At last the train slunk on to the platform, indolent and heavy, ground to a halt and disgorged its passengers. Of course she was one of the last to emerge. He saw her coming down the concrete steps, small but conspicuous, a taut redhead in ankle boots, a short skirt and a gold leather jacket. She looked hard, much harder than him. Christ, he thought, she looks like a stripper. Then again, she was; Gabby, his girlfriend, his other half, or whatever you wanted to call it. But tonight there was something not right about her, a stress, a dishevelment that was caused by something more than just tiredness or a lengthy train journey, more even than the drink or drugs he suspected she might have been putting away the moment she was out of his sight. She walked over to the car, scarcely looking at him.
“All right?” he asked.
“No. Not all right.”
She got into the car but she didn’t want him to take her home, not now, not yet, so he drove somewhere they could talk, up on one of the hills above the station where the big high-rises stood.
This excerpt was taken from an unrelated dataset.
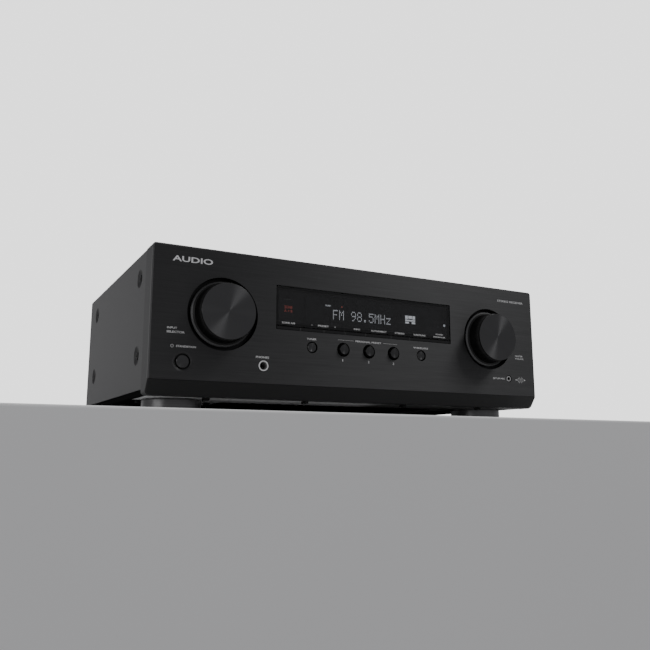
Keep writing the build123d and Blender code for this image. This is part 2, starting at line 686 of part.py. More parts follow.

Gabby said, “So I did the strip like I was supposed to and it went pretty well really. In this sort of club, restaurant, in this private room. It was a stag night and there were six of them and obviously they were rich, stuck-up, posh bastards but at first they didn’t seem too bad really.
“So they gave me some champagne and made me do an encore. And one of them grabbed my arse and another one grabbed my tits, which you know can be all right if it’s done the right way. And in any case, I can handle it. Then one of them tried to kiss me, which is obviously completely out of order, so I smacked him and then another one got into the act and, you knqw, we had a bit of a wrestle and basically they all raped me.”